Out, suddenly

The Bulwark:

This White House has a playbook for scandal: Always double down, never apologize, and above all attack, attack, attack. So it was nothing less than shocking yesterday when the administration—after two days of utterly shameless lies about the killing of Alex Pretti—slammed on the brakes in an attempt to pivot to a more normie-palatable [acceptable] narrative.

Out, suddenly, were statements like Stephen Miller’s, who called Pretti “a domestic terrorist” who “tried to assassinate federal law enforcement,” or Kristi Noem’s, who called it a “fact” that Pretti had “committed an act of domestic terrorism.” No longer, apparently, was it the Department of Homeland Security’s position, as the official DHS account tweeted Saturday and Border Patrol mook Greg Bovino later repeated, that Pretti “wanted to do maximum damage and massacre law enforcement.”

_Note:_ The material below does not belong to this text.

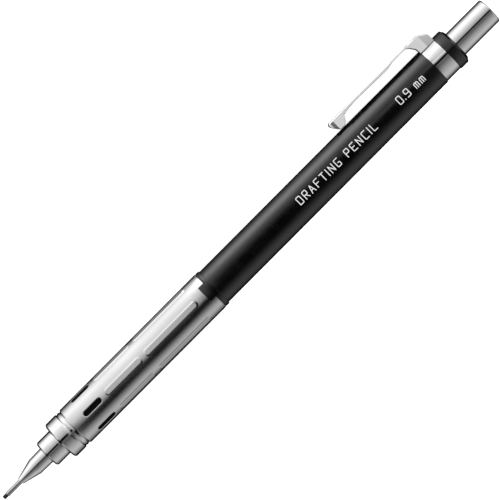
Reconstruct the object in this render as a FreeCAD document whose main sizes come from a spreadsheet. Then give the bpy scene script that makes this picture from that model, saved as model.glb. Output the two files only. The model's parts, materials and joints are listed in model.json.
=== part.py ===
import FreeCAD, Part
import math
import os
import re
import Sketcher
from FreeCAD import Placement, Rotation, Vector

# A clutch mechanical pencil, in millimetres. Its axis is X: the front of the lead sleeve is the
# origin and the push button is at +X. It lies on a surface below it, on its grip and on the corner
# of its pocket clip, which points along +Y and down.

SIZES = {
    # lead, and the sleeve that guides it
    "lead_radius": 0.45,
    "lead_reach": 1.03,
    "lead_length": 60.0,
    "sleeve_reach": 3.9,
    "sleeve_socket": 4.3,
    "sleeve_room": 0.035,
    "sleeve_wall": 0.09,
    # stepped nose
    "cone_length": 4.2,
    "cone_lip": 0.205,
    "cone_back_radius": 1.88,
    "slim_length": 3.45,
    "slim_back_radius": 1.96,
    "step_length": 3.75,
    "step_wall": 0.45,
    "groove_width": 0.16,
    "groove_depth": 0.2,
    "collar_length": 3.24,
    "collar_step": 0.05,
    "nose_bevel": 0.35,
    "ring_length": 0.9,
    "ring_groove": 0.25,
    "thread_relief": 3.0,
    "thread_length": 3.0,
    "thread_depth": 0.16,
    "shank_wall": 0.42,
    "retainer_length": 2.2,
    "retainer_radius": 1.3,
    # metal grip
    "grip_length": 39.8,
    "grip_radius": 4.65,
    "grip_wall": 0.4,
    "grip_bevel": 0.35,
    "row_count": 6,
    "row_turn": 85.0,
    "slot_start": 3.35,
    "slot_length": 4.9,
    "slot_width": 1.25,
    "rib_start": 9.5,
    "short_rib_length": 10.5,
    "long_rib_length": 15.3,
    "rib_gap": 0.9,
    "rib_width": 1.8,
    "rib_height": 0.12,
    "lug_length": 1.5,
    "lug_width": 3.7,
    # barrel and the bush in its front
    "barrel_length": 64.1,
    "barrel_radius": 4.35,
    "barrel_room": 0.6,
    "flange_length": 1.0,
    "insert_wall": 0.5,
    "insert_shoulder": 1.4,
    # end collar
    "spigot_wall": 0.42,
    "spigot_length": 7.0,
    "collar_tube_wall": 0.74,
    "end_collar_length": 2.6,
    "end_collar_step": 0.18,
    "end_collar_bevel": 0.55,
    "end_collar_drop": 0.78,
    # clip
    "band_length": 3.8,
    "band_wall": 0.35,
    "clip_reach": 24.0,
    "clip_width": 3.6,
    "clip_rise": 2.9,
    "clip_sheet": 0.4,
    "clip_skirt": 0.75,
    "clip_root": 1.25,
    "foot_lead": 1.25,
    "foot_flat": 1.35,
    "foot_rise": 1.2,
    "dimple_half": 0.6,
    "arm_rise": 7.0,
    "arm_bow": 0.2,
    "waist_length": 4.0,
    "root_slope_drop": 1.3,
    "root_slope_length": 1.9,
    # push button and eraser
    "button_reach": 10.1,
    "button_wall": 0.5,
    "button_top": 0.8,
    "button_round": 0.45,
    "button_skirt": 15.0,
    "push_travel": 3.0,
    "eraser_length": 9.2,
    "eraser_gap": 1.0,
    "eraser_bare": 2.7,
    "ferrule_length": 1.1,
    # lead pipe and what is in it
    "pipe_bore": 2.05,
    "pipe_wall": 0.4,
    "spare_lead_room": 8.0,
    "spare_lead_gap": 0.15,
    # clutch
    "jaw_count": 3,
    "jaw_setback": 4.05,
    "jaw_length": 12.4,
    "jaw_head_radius": 1.72,
    "jaw_neck_radius": 1.15,
    "jaw_head_length": 0.7,
    "jaw_taper_length": 2.6,
    "jaw_bite_length": 3.0,
    "jaw_bevel": 0.25,
    "jaw_slit": 9.0,
    "jaw_room_gap": 0.4,
    "jaw_room_step": 0.55,
    "throat_room": 0.2,
    "clutch_ring_setback": 0.8,
    "clutch_ring_length": 2.5,
    "clutch_ring_bore": 1.45,
    "clutch_ring_room": 0.4,
    "clutch_ring_travel": 1.0,
    "housing_gap": 0.1,
    "housing_seat": 1.4,
    "housing_wall": 0.25,
    "housing_flange": 1.3,
    "spring_length": 10.5,
    "spring_wire": 0.35,
    "spring_turns": 11,
    "spring_room": 0.15,
    "tail_radius": 1.5,
    "tail_socket": 2.95,
    "coupler_length": 9.0,
    "coupler_shoulder": 5.0,
    "coupler_step": 0.15,
    "coupler_web": 0.8,
    "coupler_lip": 0.25,
    # clearances
    "fit_gap": 0.03,
    "slide_gap": 0.08,
    "face_gap": 0.05,
}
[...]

White House Press Secretary Karoline Leavitt conspicuously declined yesterday to defend any of these obscene statements. Instead, she reached for a pair of new, less noxious lies: that President Trump was mourning Pretti’s death as a tragedy, and that DHS would conduct a full and fair investigation.

Hmm. Is it really less noxious to claim that Trump is mourning Pretti’s murder? I for one think it’s highly noxious to pretend that Trump would ever mourn anyone’s murder, let alone that of a guy like Pretti. Here’s why: Trump does not care about other people.

“Nobody here at the White House, including the president of the United States, wants to see Americans hurt or killed,” Leavitt said, adding that “we mourn for the parents—as a mother myself, of course, I cannot imagine the loss of life, especially losing one’s child.”

Trump has said nothing that could be construed as “mourning.” His sole commentary on the shooting was to tweet out a picture of Pretti’s pistol, which he described as “loaded (with two additional full magazines!), and ready to go,” before pivoting back to his usual pack of grievances against Minnesota.

Trump might mourn for a BigMac that fell into a mud puddle, but for a person, no.